Lovatt was part of a small group of researchers who worked with dolphins in the 60s. She was tasked with helping Peter (no pun intended), an adolescent dolphin learn to communicate in English so that he would tell the government all the secrets of the deep —Where is Atlantis? Is King Triton actually that handsome IRL? Why is Flipper so annoying all the time? — but the dolphin, who was coming into his own sexually, had other ideas. Now Lovatt has spoken out about the experiments for the first time.

“Peter liked to be… with me. He would rub himself on my knee, my foot or my hand and I allowed that.
“I wasn’t uncomfortable – as long as it wasn’t too rough. In the beginning I would put him on the elevator and say you go play with the girls for a day.
“It was just easier to incorporate that and let it happen, it was very precious and very gentle, Peter was right there, he knew that I was right there.”
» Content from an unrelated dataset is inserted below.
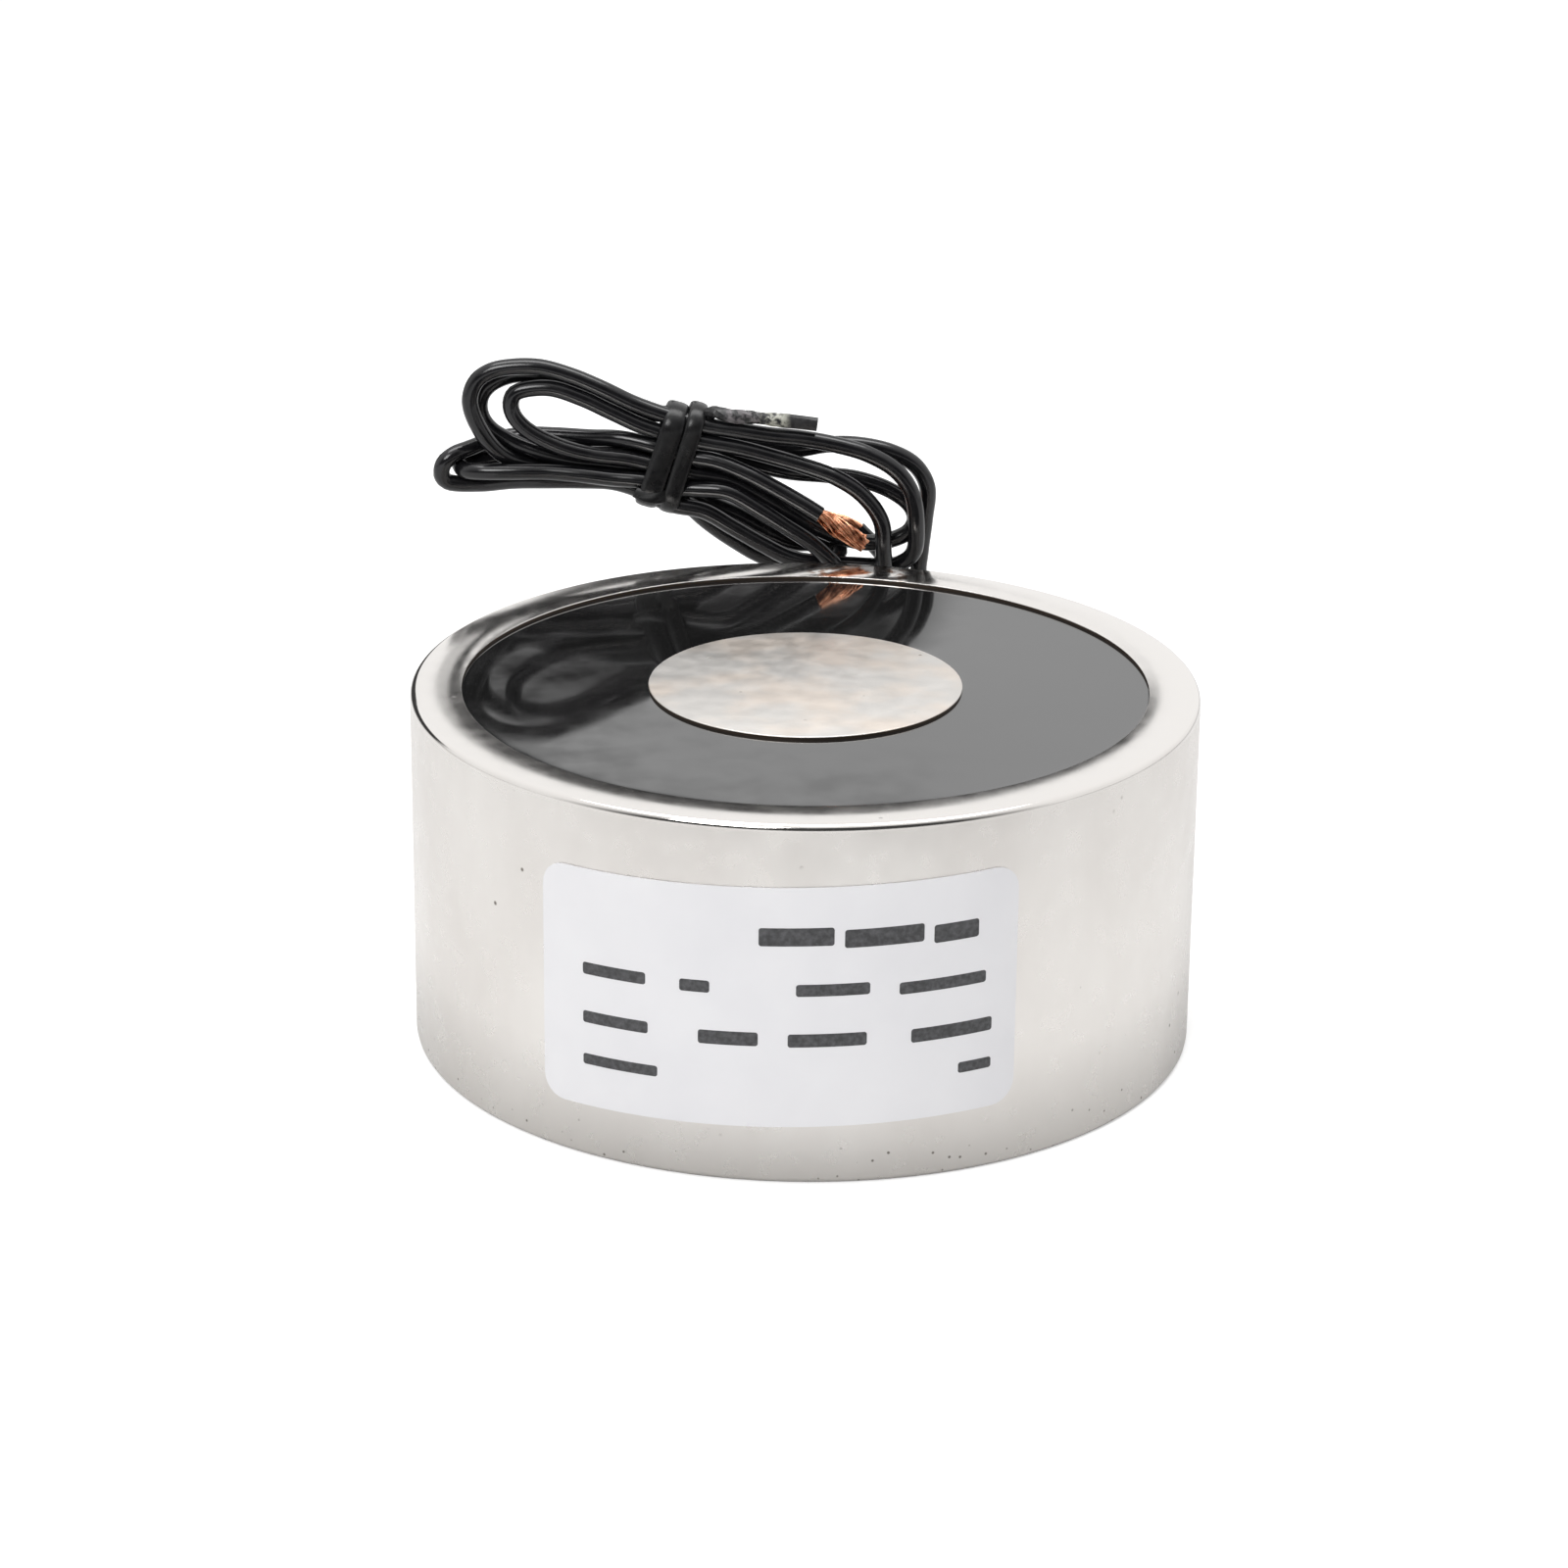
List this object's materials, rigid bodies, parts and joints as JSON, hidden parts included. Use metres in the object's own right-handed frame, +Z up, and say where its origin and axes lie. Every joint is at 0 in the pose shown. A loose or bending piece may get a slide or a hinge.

Lovatt has kept her silence on the experiments, which ended with scandal and accusations of dolphins being abused by being forced to take LSD, for many years but now a new documentary — The Girl Who Talked to Dolphins — is letting her discuss her relationship with Peter for the first time. And she says their relationship wasn’t sexual, at least not in the way that Hustler made it sound when they published a report on the pair.

“It was sexual on his part – it was not sexual on mine, sensuous perhaps.
“It would just become part of what was going on like an itch, just get rid of that we’ll scratch and we would be done and move on.
“I was there to get to know Peter, that was part of Peter.”